How to Install an Ice Machine Drain Line: Step-by-Step

• Step 1: Identify your drain access point before you buy the machine. Floor drain → any gravity-fed model works. No floor drain, but sink nearby → wall drain route, check height clearance. No drain within reach → confirm the machine supports a drain pump, and use the manufacturer-approved pump only.
• Step 2: Calculate your line slope. 1 inch of drop per 4 feet of horizontal run. Measure it. Don't estimate.
• Step 3: Verify the air gap. Most codes require around 1–2 inches between your drain termination and the floor drain access point. Check your local code — it's not uniform.
• Step 4: If using a pump, match it to the machine. Volume matters more than height. The pump has to handle the full purge cycle, not just steady-state drip.

Can You Use a Condensate Pump for an Ice Maker?

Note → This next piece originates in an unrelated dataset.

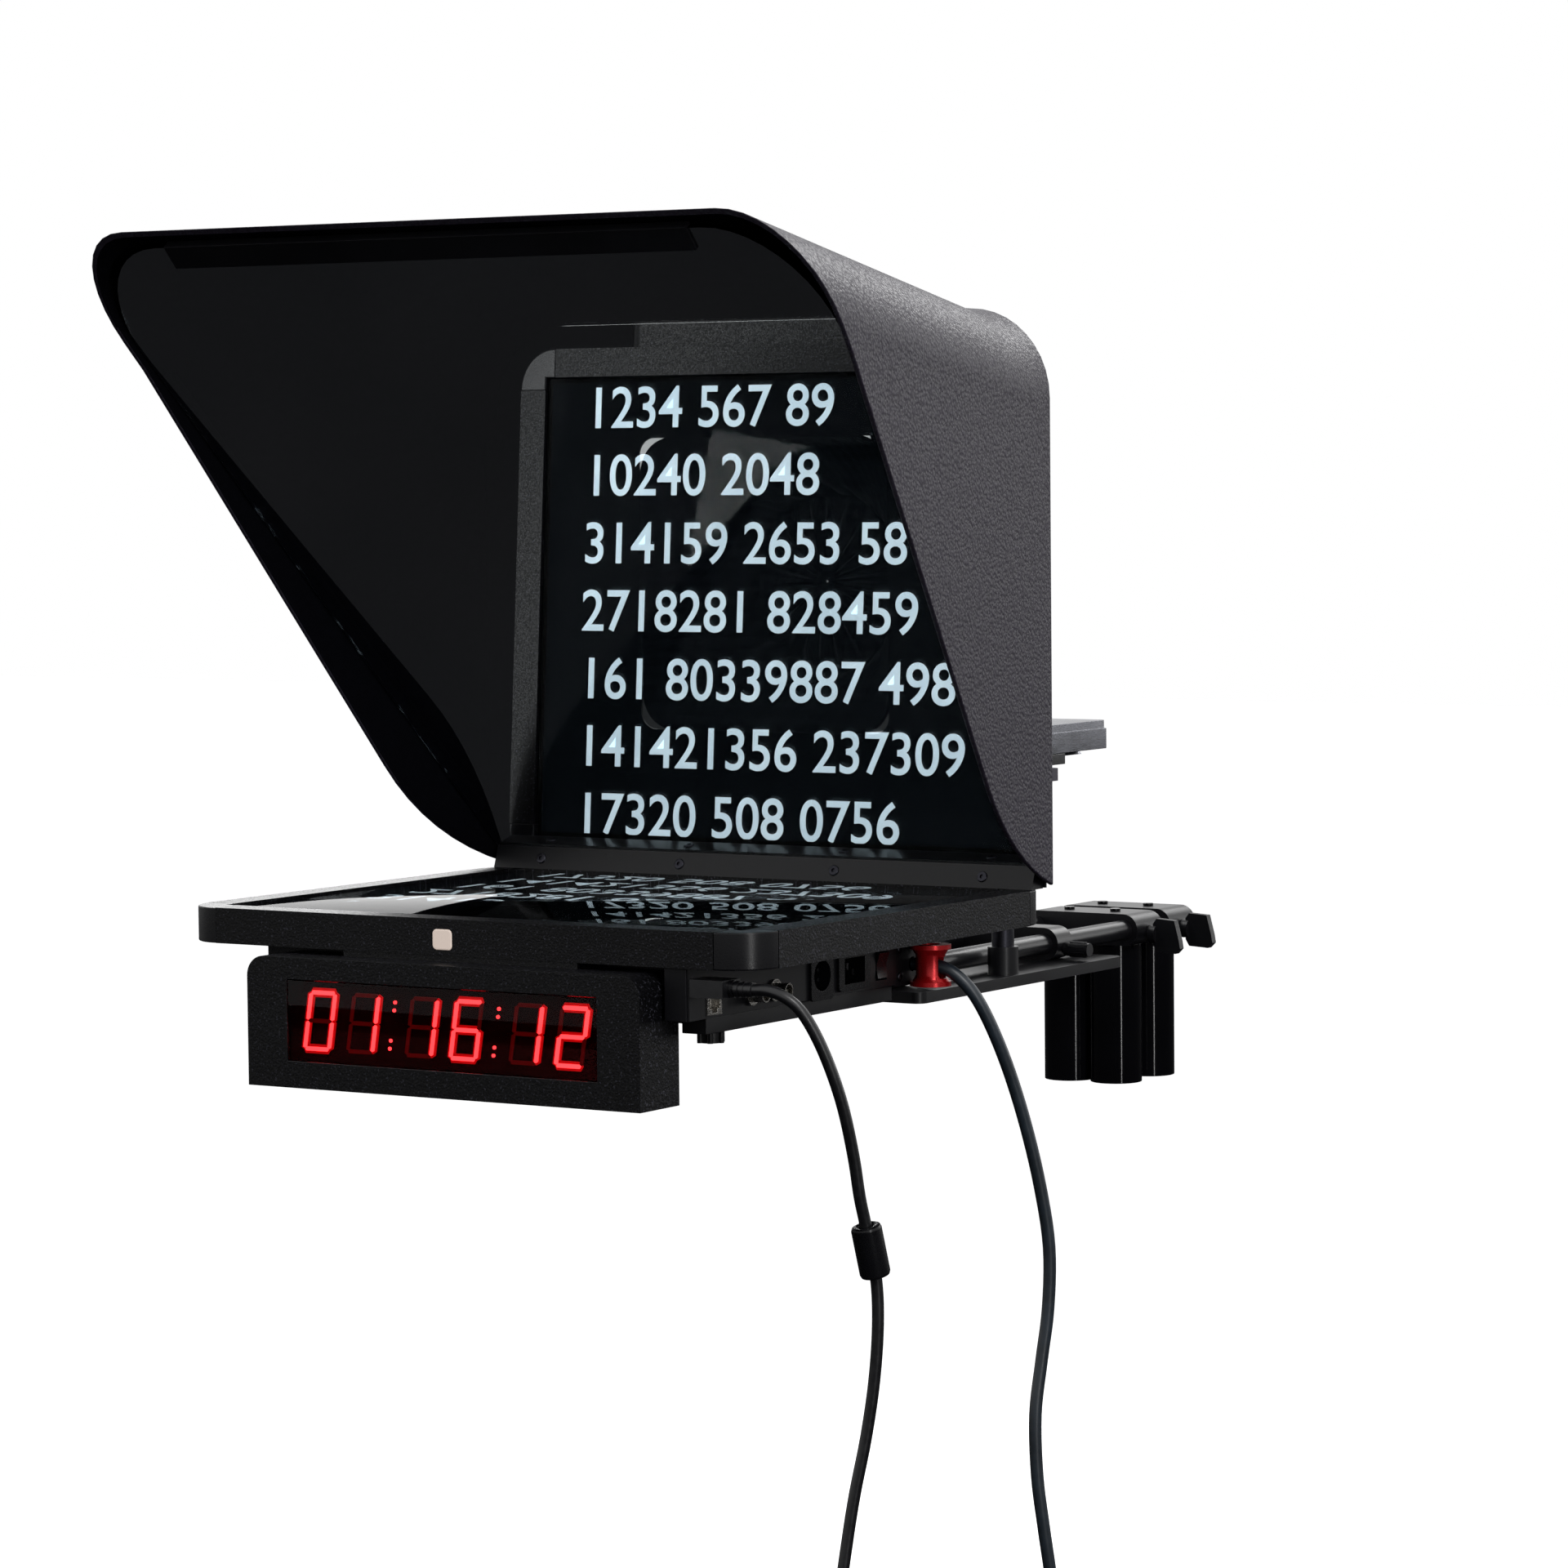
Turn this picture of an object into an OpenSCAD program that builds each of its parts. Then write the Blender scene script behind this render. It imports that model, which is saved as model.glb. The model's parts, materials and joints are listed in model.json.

Generic condensate pumps seem like a reasonable substitute — they move water, they're cheap, they're available everywhere.

They fail because ice machines purge water in bursts during the harvest cycle. A pump rated for slow, continuous condensation flow hits its limit fast during a purge event.

The overflow doesn't happen during the surge. It happens three cycles later, when the reservoir is already full and the pump can't recover.

The Only Question That Matters Before You Install

Not: "Where do I want the machine?"

But: "Where does the water go from here?"

If you can answer that clearly — with a drain path, correct slope, appropriate pump if needed, and a proper air gap — the machine will do its job.

If you're still working backward from where you want it to sit, figure out the drain first.